▶ _Exercise objective_: Repeat every line, exactly, from the very first through the one where "return points" appears. Add nothing else.

--- Dataset excerpt ---

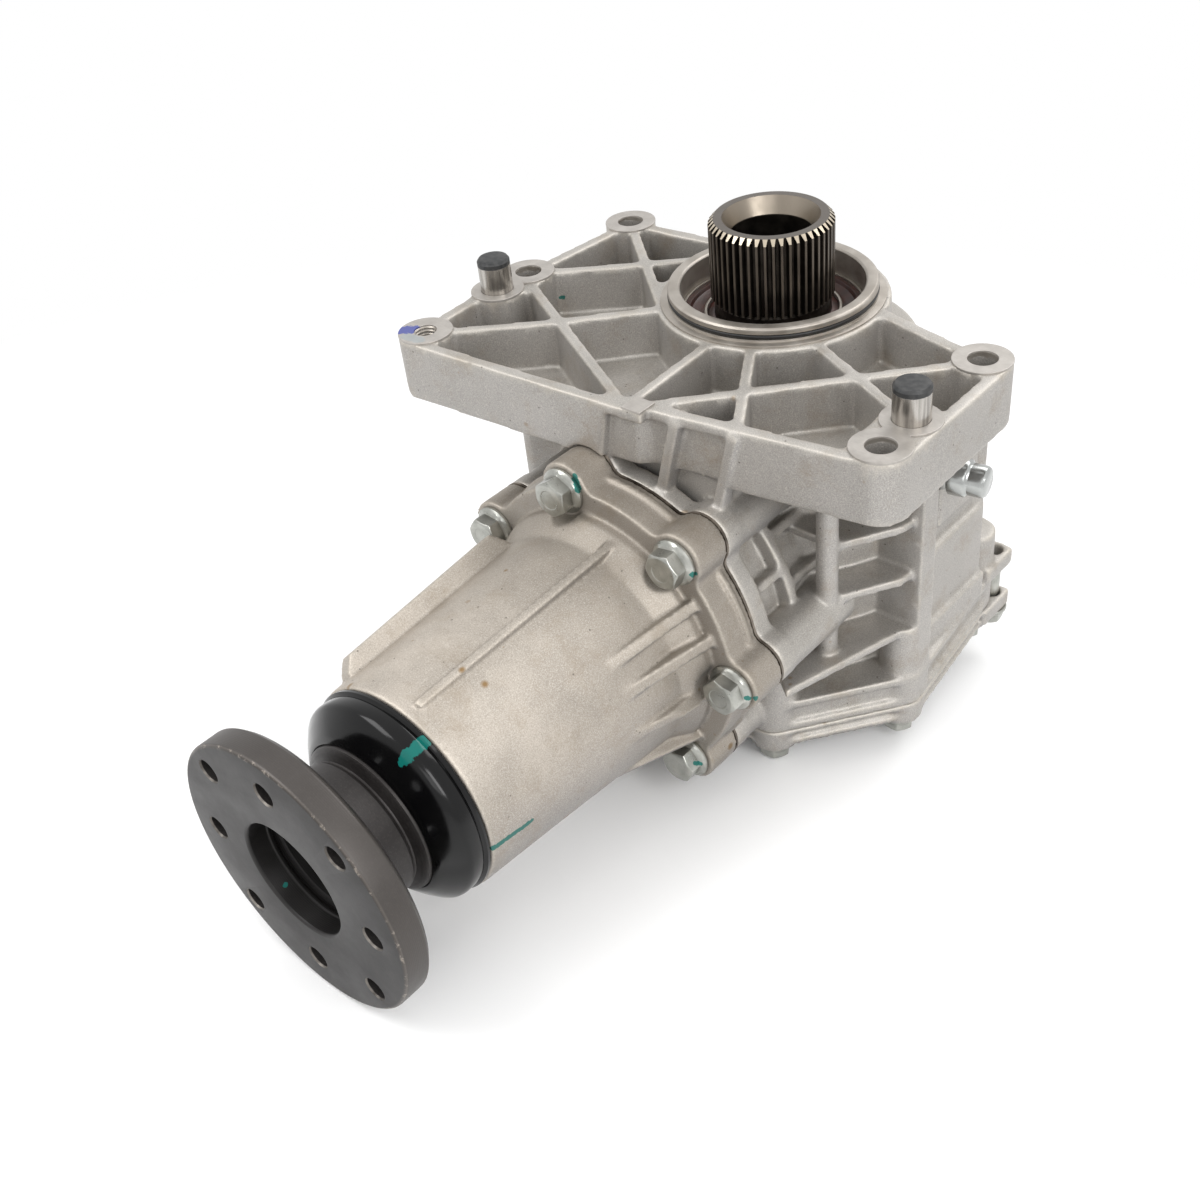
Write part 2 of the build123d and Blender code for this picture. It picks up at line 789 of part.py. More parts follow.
def tooth_outline(teeth, cone_angle, distance, shift):
    """Half outline of a tooth, as (offset, rise) points from the root up to the tip."""
    module = 2 * distance * sin(radians(cone_angle)) / teeth
    virtual = distance * tan(radians(cone_angle))
    base = virtual * cos(radians(pressure_angle))
    tip = virtual + (1 + shift) * module
    root = virtual - (1 + root_clearance - shift) * module
    flat = tan(radians(pressure_angle))
    slack = backlash / 2 * distance / outer_cone
    half_width = module * (pi / 4 + shift * flat) - slack
    involute = flat - radians(pressure_angle)

    def half_angle(radius):
        turn = acos(min(1, base / radius))
        return half_width / virtual + involute - (tan(turn) - turn)

    points = []
    low = max(base, root)
    bottom = half_angle(low)
    points.append(((root - 0.5 * module) * sin(bottom), (root - 0.5 * module) * cos(bottom) - virtual))
    for step in range(4):
        radius = low + (tip - low) * step / 3
        points.append((radius * sin(half_angle(radius)), radius * cos(half_angle(radius)) - virtual))
    return points


def tooth(teeth, cone_angle, shift, phase, hand):
    """One spiral tooth about +Z with its apex at the origin, lofted along the face."""
    sections = []
    for distance in (inner_cone, inner_cone + face_width / 3, outer_cone - face_width / 3, outer_cone):
        swing = tan(radians(spiral_angle)) * log(distance / mean_cone) / sin(radians(cone_angle))
        angle = phase + hand * degrees(swing)
        half = tooth_outline(teeth, cone_angle, distance, shift)
        outline = [(-u, v) for u, v in half] + [(u, v) for u, v in reversed(half)]
        points = []
        for u, v in outline:
            radius, axial = gear_point(distance, v, cone_angle)
            points.append(Vector(radius, u, axial).rotate(Axis.Z, angle))
        sections.append(make_face(Polyline(*points, close=True)))
    return loft(sections, ruled=True)


def gear_blank(teeth, cone_angle, shift, bore, back, back_radius):
    """Coned blank under the teeth."""
    def root(distance):
        module = 2 * distance * sin(radians(cone_angle)) / teeth
        return gear_point(distance, -(1 + root_clearance - shift) * module, cone_angle)

    inner = root(inner_cone)
    outer = root(outer_cone)
    behind = [(back_radius, outer[1] + 2), (back_radius, back), (bore, back)]
    return spin([(bore, inner[1]), inner, outer] + behind)


def toothed(teeth, cone_angle, shift, start, hand, blank):
    first = tooth(teeth, cone_angle, shift, start, hand)
    copies = [Rot(0, 0, k * 360 / teeth) * first for k in range(teeth)]
    return blank + copies


def ring_gear():
    blank = gear_blank(ring_teeth, ring_angle, -addendum_shift, ring_bore, ring_back - pinion_drop, 64.0)
    gear = toothed(ring_teeth, ring_angle, -addendum_shift, 90 + 180 / ring_teeth, -1, blank)
    for k in range(ring_bolt_count):
        spot_at = around(ring_bolt_circle, k * 360 / ring_bolt_count)
        gear -= Pos(*spot_at) * disc(m8, ring_back - pinion_drop - 14, ring_back - pinion_drop + 1)
    return Pos(0, 0, mesh_height) * Rot(180, 0, 0) * gear


def ring_gear_bolts():
    bolt = flange_bolt(m8 - thread_gap, m8_flats, 7.2, 6.0, carrier_flange + 12)
    spots = [around(ring_bolt_circle, k * 360 / ring_bolt_count) for k in range(ring_bolt_count)]
    return [Pos(0, 0, carrier_low) * Rot(180, 0, 0) * (Pos(*p) * bolt) for p in spots]


def pinion_shaft():
    shaft = gear_blank(pinion_teeth, pinion_angle, addendum_shift, 0, head_start, 24.0)
    shaft = toothed(pinion_teeth, pinion_angle, addendum_shift, -90, 1, shaft)
    spline_start = tail_bearing_end - 0.5
    shaft += disc(head_journal, head_start - 1, head_start + head_bearing_width + 1)
    shaft += disc(tail_journal, head_start + head_bearing_width, spline_start)
    shaft += disc(output_spline, spline_start - 1, nut_seat - free_gap)
    shaft += disc(nut_thread, nut_seat - 2, nut_seat + nut_height + 3)
    return to_output(shaft)


# Input shaft
def spline_profile():
    """External spline in plan, tapering from root to tip."""
    points = []
    for k in range(spline_teeth):
        middle = k * 360 / spline_teeth
        step = 360 / spline_teeth
        points += [around(spline_root, middle - step * 0.34), around(spline_tip, middle - step * 0.14)]
        points += [around(spline_tip, middle + step * 0.14), around(spline_root, middle + step * 0.34)]
    return make_face(Polyline(*points, close=True))


def input_shaft():
    spline_end = shaft_top - spline_length
    shaft = slab(spline_profile(), spline_end, shaft_top)
    outside = [(spline_tip + 1, spline_end - 1), (spline_tip + 1, shaft_top - spline_chamfer - 1)]
    top = [(spline_tip - spline_chamfer, shaft_top), (0, shaft_top)]
    shaft &= spin([(0, spline_end - 1)] + outside + top)
    shoulder = upper_bearing_top - input_bearing_width
    shaft += spin(
        [
            (0, spline_end + 0.5),
            (spline_root - 1.0, spline_end + 0.5),
            (journal_radius, spline_end - 1.0),
            (journal_radius, shoulder),
            (journal_radius + 4, shoulder),
            (journal_radius + 4, -ring_back + 16),
            (ring_bore - seat_gap, -ring_back + 12),
            (ring_bore - seat_gap, -ring_back),
            (carrier_radius, -ring_back),
            (carrier_radius, carrier_low),
            (lower_journal, carrier_low),
            (lower_journal, shaft_bottom),
            (0, shaft_bottom),
        ]
    )
    shaft -= disc(shaft_bore, shaft_bottom - 1, shaft_top + 1)
    funnel = [(shaft_bore, shaft_top - mouth_depth), (shaft_mouth, shaft_top), (shaft_mouth, shaft_top + 1)]
    shaft -= spin([(0, shaft_top - mouth_depth)] + funnel + [(0, shaft_top + 1)])
    for k in range(ring_bolt_count):
        spot_at = around(ring_bolt_circle, -k * 360 / ring_bolt_count)
        shaft -= Pos(*spot_at) * disc(m8 + hole_gap, carrier_low - 1, -ring_back + 1)
    return shaft


# Output flange
def output_flange():
    disc_back = flange_face - flange_disc
    hub_end = tail_bearing_end + seat_gap
    step = flange_face - flange_pilot_depth
    flange = spin(
        [
            (output_spline + seat_gap, hub_end),
            (seal_land, hub_end),
            (seal_land, collar_start),
            (collar_radius, collar_start),
            (collar_radius, collar_end),
            (neck_radius - 1, collar_end + 1.5),
            (neck_radius, collar_end + 5),
            (neck_radius + 1, disc_back - 1),
            (flange_disc_radius - 2.0, disc_back),
            (flange_disc_radius, disc_back + 2.0),
            (flange_disc_radius, flange_face - 0.8),
            (flange_disc_radius - 0.8, flange_face),
            (flange_bore, flange_face),
            (flange_bore, step),
            (flange_bore - 1.2, step),
            (flange_bore - 1.2, nut_seat),
            (output_spline + seat_gap, nut_seat),
        ]
    )
    for k in range(4):
        for circle, angle in ((plain_hole_circle, 90 * k), (tapped_hole_circle, 90 * k + 45)):
            flange -= Pos(*around(circle, angle)) * disc(flange_hole, disc_back - 1, flange_face + 1)
    return to_output(flange)


def dust_shield():
    inner = collar_radius + seat_gap
    rim = housing_end + 0.6
    front = collar_end - 2.2
    outside = [
        (shield_radius + 0.6, rim),
        (shield_radius, rim + 2),
        (shield_radius, rim + 6.5),
        (shield_radius - 1.3, rim + 10),
        (shield_radius - 4.2, rim + 13.2),
        (inner + 1.3, front),
    ]
    inside = [
        (inner, front),
        (inner, front - 7),
        (inner + 1.5, front - 7),
        (inner + 2.4, front - 2.6),
        (shield_radius - 5.4, rim + 11.6),
        (shield_radius - 2.8, rim + 9.2),
        (shield_radius - shield_sheet, rim + 6.2),
        (shield_radius - shield_sheet, rim),
    ]
    return to_output(spin(outside + inside))


def pinion_nut():
    nut = extrude(RegularPolygon(18.0, 6, major_radius=False), nut_height) + disc(20.5, 0, 2.5)
    return to_output(Pos(0, 0, nut_seat) * (nut - disc(nut_thread + thread_gap, -1, nut_height + 1)))


def crush_sleeve():
    start = head_start + head_bearing_width + seat_gap
    end = tail_bearing_end - tail_bearing_width - seat_gap
    middle = (start + end) / 2
    inner = head_journal + 0.8
    outside = [(inner + 3, start), (inner + 3, middle - 14), (inner + 5.5, middle), (inner + 3, middle + 14)]
    tail_bore = tail_journal + 0.4
    step = [(inner + 3, end), (tail_bore, end), (tail_bore, end - 4), (inner, end - 12)]
    return to_output(spin([(inner, start)] + outside + step))


save("main_case", main_case())
save("bottom_cover", bottom_cover())
save("output_housing", output_housing())
save("output_shim", output_shim())
save("housing_bolts", *housing_bolts())
save("cover_bolts", *cover_bolts())
save("dowel_pins", *dowel_pins())
save("spigot_o_ring", o_ring())
save("input_seal", input_seal())
save("output_seal", output_seal())
save("half_shaft_seal", half_shaft_seal())
save("filler_plug", filler_plug())
save("drain_plug", drain_plug())
save("plug_washers", *plug_washers())
save("breather_body", breather_body())
save("breather_cap", breather_cap())

upper_place = Pos(0, 0, upper_bearing_top - input_bearing_width)
lower_place = Pos(0, 0, carrier_low) * Rot(180, 0, 0)
head_place = output_axis * Pos(0, 0, head_start)
tail_place = output_axis * Pos(0, 0, tail_bearing_end) * Rot(180, 0, 0)
bearings = (
    ("upper", upper_place, journal_radius, upper_bearing_radius, input_bearing_width, 14),
    ("lower", lower_place, lower_journal, lower_bearing_radius, input_bearing_width - 2, 14),
    ("head", head_place, head_journal, head_bearing_radius, head_bearing_width, 12),
    ("tail", tail_place, tail_journal, tail_bearing_radius, tail_bearing_width, 12),
)
for name, place, bore, outer, width, count in bearings:
    cup, cone, rollers, cage = taper_bearing(bore, outer, width, count)
    save(name + "_bearing_cup", place * cup)
    save(name + "_bearing_cone", place * cone)
    save(name + "_bearing_rollers", *[place * r for r in rollers])
    save(name + "_bearing_cage", place * cage)

save("input_shaft", input_shaft())
save("ring_gear", ring_gear())
save("ring_gear_bolts", *ring_gear_bolts())
save("pinion_shaft", pinion_shaft())
save("crush_sleeve", crush_sleeve())
save("output_flange", output_flange())
save("dust_shield", dust_shield())
save("pinion_nut", pinion_nut())
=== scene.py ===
import math

import bmesh
import bpy
from mathutils import Matrix, Vector


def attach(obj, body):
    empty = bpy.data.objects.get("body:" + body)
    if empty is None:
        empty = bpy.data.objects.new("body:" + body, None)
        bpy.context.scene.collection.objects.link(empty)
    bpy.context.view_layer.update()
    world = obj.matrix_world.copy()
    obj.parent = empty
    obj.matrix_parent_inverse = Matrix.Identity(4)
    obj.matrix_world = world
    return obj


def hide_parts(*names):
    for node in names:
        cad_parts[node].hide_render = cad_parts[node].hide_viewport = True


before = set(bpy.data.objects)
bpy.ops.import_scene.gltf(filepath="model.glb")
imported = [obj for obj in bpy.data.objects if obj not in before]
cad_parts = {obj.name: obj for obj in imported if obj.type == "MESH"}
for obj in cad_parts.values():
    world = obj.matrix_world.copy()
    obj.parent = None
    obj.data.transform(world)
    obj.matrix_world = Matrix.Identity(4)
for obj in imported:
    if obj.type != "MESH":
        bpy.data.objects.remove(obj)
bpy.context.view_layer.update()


# Main case
# The real piece is a die-cast aluminium gear case with a lattice plate on top, blasted grey, whose face
# and bosses are milled flush after casting. Remeshing the solid gives the small radii of the die.
MM = 0.001
TEAL = "#0f6b63"
POCKET_DOT = ((-92.6, -30.2, -12.7), (-92.7, -28.4, -12.9), 1.1)
CAST_TOP = -0.8 * MM
SPIGOT_SEAM = 45.6 * MM
SEAL_DEPTH = 13.0 * MM


def linear(code):
    """Linear colour of an sRGB hex value."""
    channels = [int(code[i : i + 2], 16) / 255 for i in (1, 3, 5)]
    return [c / 12.92 if c <= 0.04045 else ((c + 0.055) / 1.055) ** 2.4 for c in channels] + [1.0]


def fill(tree, item, sockets):
    """Fills a node's sockets, by name or in order, with numbers, colours or what other nodes give.
    A whole node stands for its first output in use."""
    in_use = [socket for socket in item.inputs if socket.enabled]
    pairs = sockets.items() if isinstance(sockets, dict) else zip(in_use, sockets)
    for key, value in pairs:
        socket = item.inputs[key] if isinstance(key, str) else key
        if isinstance(value, bpy.types.Node):
            value = next(output for output in value.outputs if output.enabled)
        if isinstance(value, bpy.types.NodeSocket):
            tree.links.new(value, socket)
        else:
            socket.default_value = value


def add(tree, kind, sockets=(), **settings):
    """A shader node with its settings and links."""
    item = tree.nodes.new("ShaderNode" + kind)
    for key, value in settings.items():
        setattr(item, key, value)
    fill(tree, item, sockets)
    return item


def finish_named(name):
    """An empty material with its tree, its Principled shader and its object coordinates."""
    material = bpy.data.materials.new(name)
    material.use_nodes = True
    tree = material.node_tree
    shader = tree.nodes["Principled BSDF"]
    where = add(tree, "TexCoord").outputs["Object"]
    return material, tree, shader, where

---

▶ _Answer to the task_:
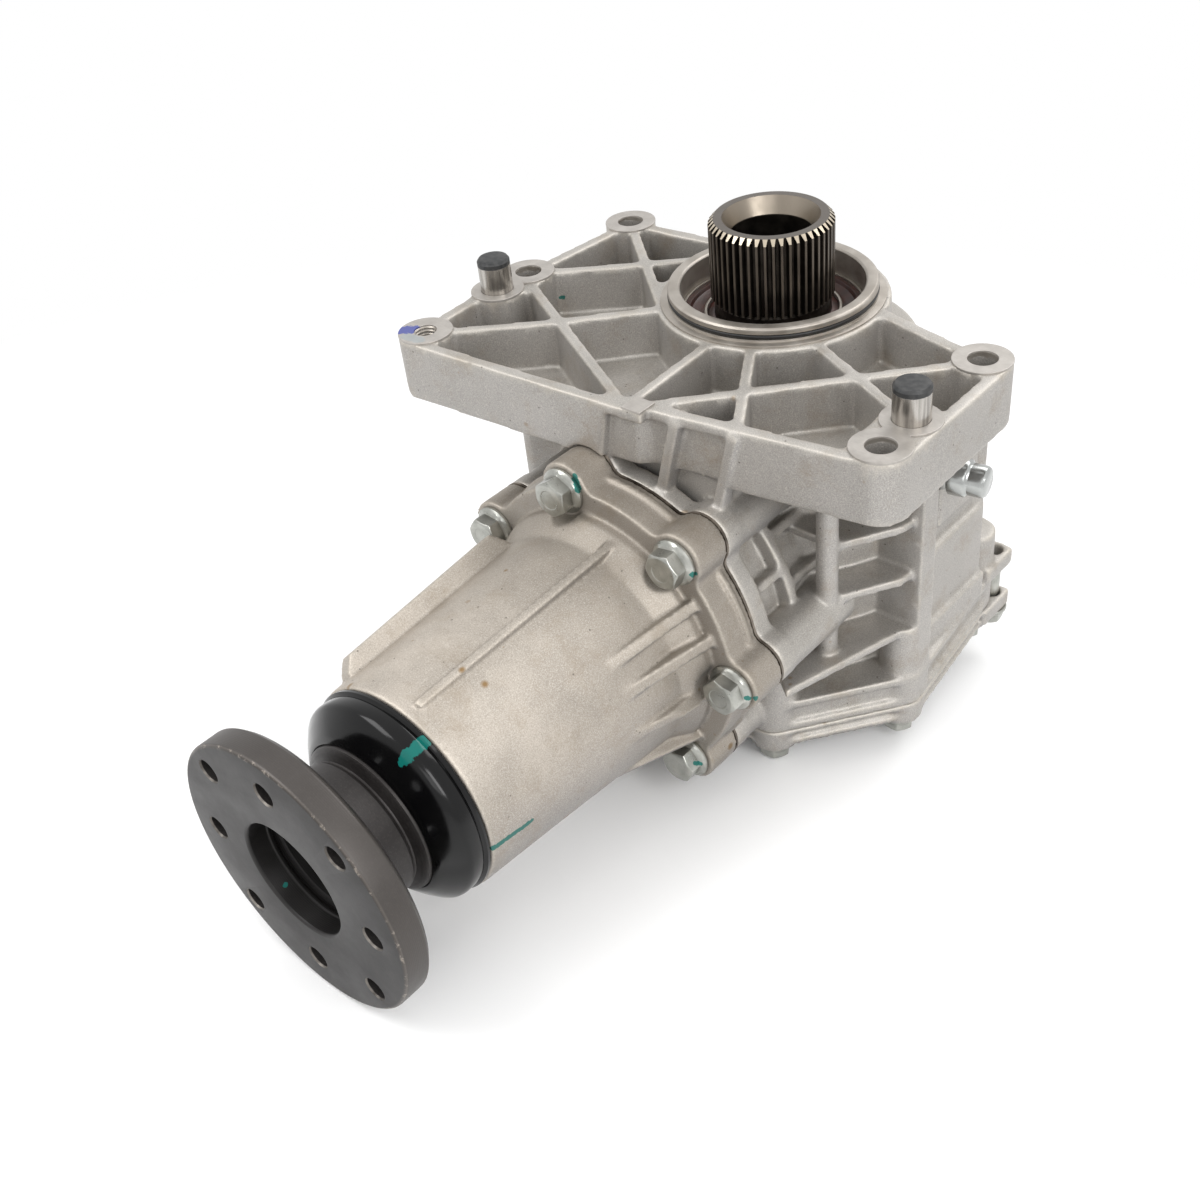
Write part 2 of the build123d and Blender code for this picture. It picks up at line 789 of part.py. More parts follow.
def tooth_outline(teeth, cone_angle, distance, shift):
    """Half outline of a tooth, as (offset, rise) points from the root up to the tip."""
    module = 2 * distance * sin(radians(cone_angle)) / teeth
    virtual = distance * tan(radians(cone_angle))
    base = virtual * cos(radians(pressure_angle))
    tip = virtual + (1 + shift) * module
    root = virtual - (1 + root_clearance - shift) * module
    flat = tan(radians(pressure_angle))
    slack = backlash / 2 * distance / outer_cone
    half_width = module * (pi / 4 + shift * flat) - slack
    involute = flat - radians(pressure_angle)

    def half_angle(radius):
        turn = acos(min(1, base / radius))
        return half_width / virtual + involute - (tan(turn) - turn)

    points = []
    low = max(base, root)
    bottom = half_angle(low)
    points.append(((root - 0.5 * module) * sin(bottom), (root - 0.5 * module) * cos(bottom) - virtual))
    for step in range(4):
        radius = low + (tip - low) * step / 3
        points.append((radius * sin(half_angle(radius)), radius * cos(half_angle(radius)) - virtual))
    return points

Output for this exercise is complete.